Saturday, July 11, 2009

Saturday Sessions: Adrienne Young on focus


With her second disc, The Art of Virtue,
singer and songwriter Adrienne Young included a copy of Ben Franklin’s small booklet with short explanations of the thirteen virtues he thought to practice daily. She wrote a song about them as well, a lively piece that celebrates the positive gifts of doing good. That is typical of Young.: Though she believes deeply in the power of community and the necessity of co operation and the causes of social justice, she celebrates these things rather than preaching about them. She writes original songs and chooses traditional ones that point out and reinforce this path. Sometimes the songs she writes and chooses to cover are funny, some times thought provoking, sometimes just fun. “Just remember when you get too overwhelmed, just take it bit by bit and say what did I do today, or what could I do, to make things better, and what have I learned?
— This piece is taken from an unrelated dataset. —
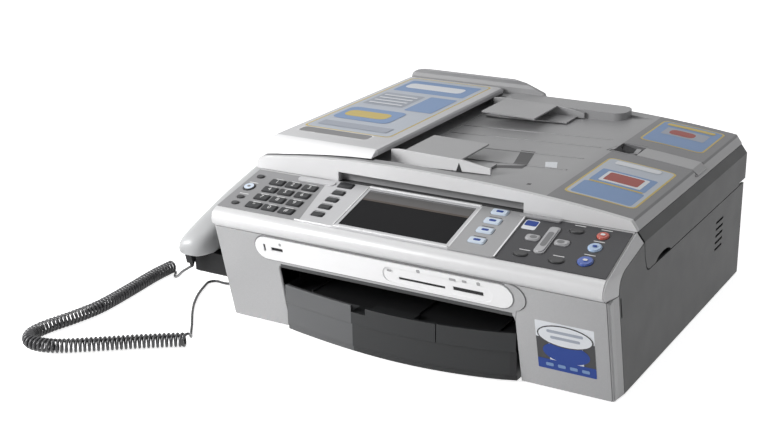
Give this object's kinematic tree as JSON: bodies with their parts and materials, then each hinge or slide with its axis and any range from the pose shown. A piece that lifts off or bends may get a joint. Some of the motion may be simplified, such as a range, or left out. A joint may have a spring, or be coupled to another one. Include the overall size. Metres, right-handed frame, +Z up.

That was the whole point of the booklet, and the theme of the record,” Young explains. Counting a whole range of musicians from Duke Ellington to Barbra Streisand to the Beatles, Bob Dylan, and Willie Nelson as influences, as well as writers from Emerson to Norman Vincent Peale to Wendell Berry, Young draws on a cornucopia of ideas to shape her work. “For me, it’s always been a very spiritual endeavor,” Adrienne Young said. “Hopefully a communication of feeling and a connection with people.”

you may also want to see

Music Road: Saturday Sessions: Del Suggs on teaching

Music Road: reflections with Adrienne Young

Music Road: Alison Krauss: Live from the Tracking Room: A Hundred Miles or More

-->If you'd like to support my creative work,
here is a way to do that, through PayPal. Note that you do not have to have a PayPal account to do this.Thank you.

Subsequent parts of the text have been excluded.